Blue dollar rate: You can get a bit more bang for your buck if you exchange your Euros or USD at a “cueva” (cave) or an underground exchange house. It may sound sketchy, but it’s totally legit — these cuevas are easily found on Florida pedestrian street in Centro, you’ll hear people yelling out cambio (cam-bee-oh). Most underground exchange houses are located hidden within indoor strip malls or about 1-2 blocks from Florida street. They care very much about their reputation and stand to lose much more if the authorities got involved. Get an idea of how much exchange rates will be checking the blue dollar exchange rate here. It changes daily, sometimes 2-3 times a day and you should get something between the buy and sell rate.
Tip: As in many cases, Argentina has some funky rules and norms. $100 and $50 USD bills are what fetch a full blue dollar exchange rate. Smaller denomination bills ($20’s and below) are given a lower exchange rate…seriously. Also, bills that have marks, rips or worn down are often rejected.
ATM & Cash Withdrawal
There are two banking systems in Argentina; Banelco and Link. Most foreign debit and credit cards work with the Banelco system so try the HSBC, Galicia, Banco Frances and other banks that utilize Banelco.
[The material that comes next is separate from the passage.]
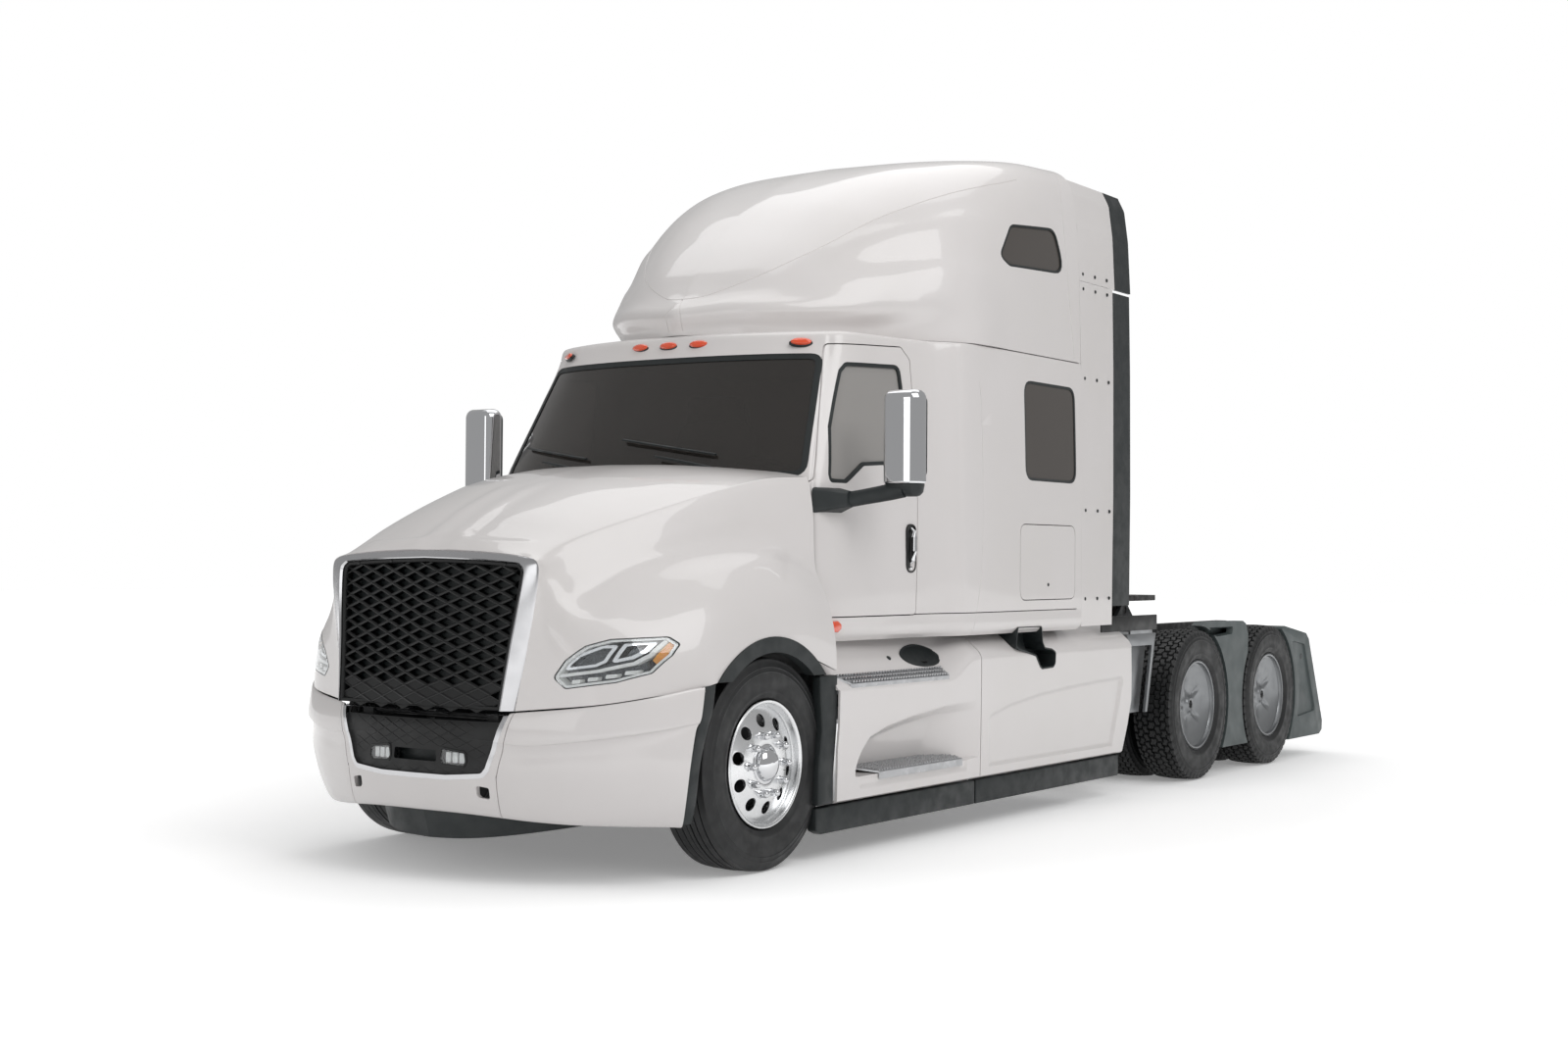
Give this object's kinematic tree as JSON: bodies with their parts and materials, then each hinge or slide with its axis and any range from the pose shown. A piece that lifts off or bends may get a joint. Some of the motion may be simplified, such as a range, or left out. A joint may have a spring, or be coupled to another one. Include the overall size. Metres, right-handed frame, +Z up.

Max withdrawals are limited to $2,400 pesos (possibly less depending on your bank) per transaction with a maximum of 2 transactions per day. So per day you can withdraw $4,800 pesos maximum. (April 2017)
ATM fees are pricey in Argentina averaging out at approximately $6 USD per transaction. Now you see why many travelers to Argentina bring so much cash USD or Euros!
Tips and word to the wise: Come Sunday many ATMs begin to run out of cash. For holiday/long weekends this will definitely be the case! Plan ahead.
No USD in the ATMs: Despite many ATMs around Buenos Aires giving a US Dollars option they have not spit out the greenbacks in over a decade. US Dollars can only be had at banks if you are exchanging as an account holder and presenting your paycheck or when leaving the country and showing your plane ticket + passport at the Banco Nacion.
Don’t forget your card! The ATMs here spit out cash first and then your card when you decline to do another transaction.
Credit card use in Argentina
We suggest signing up for a card with no foreign transaction fees. All major banks and credit card companies have an option and if you plan on traveling in Argentina for more than a week these fees will add up!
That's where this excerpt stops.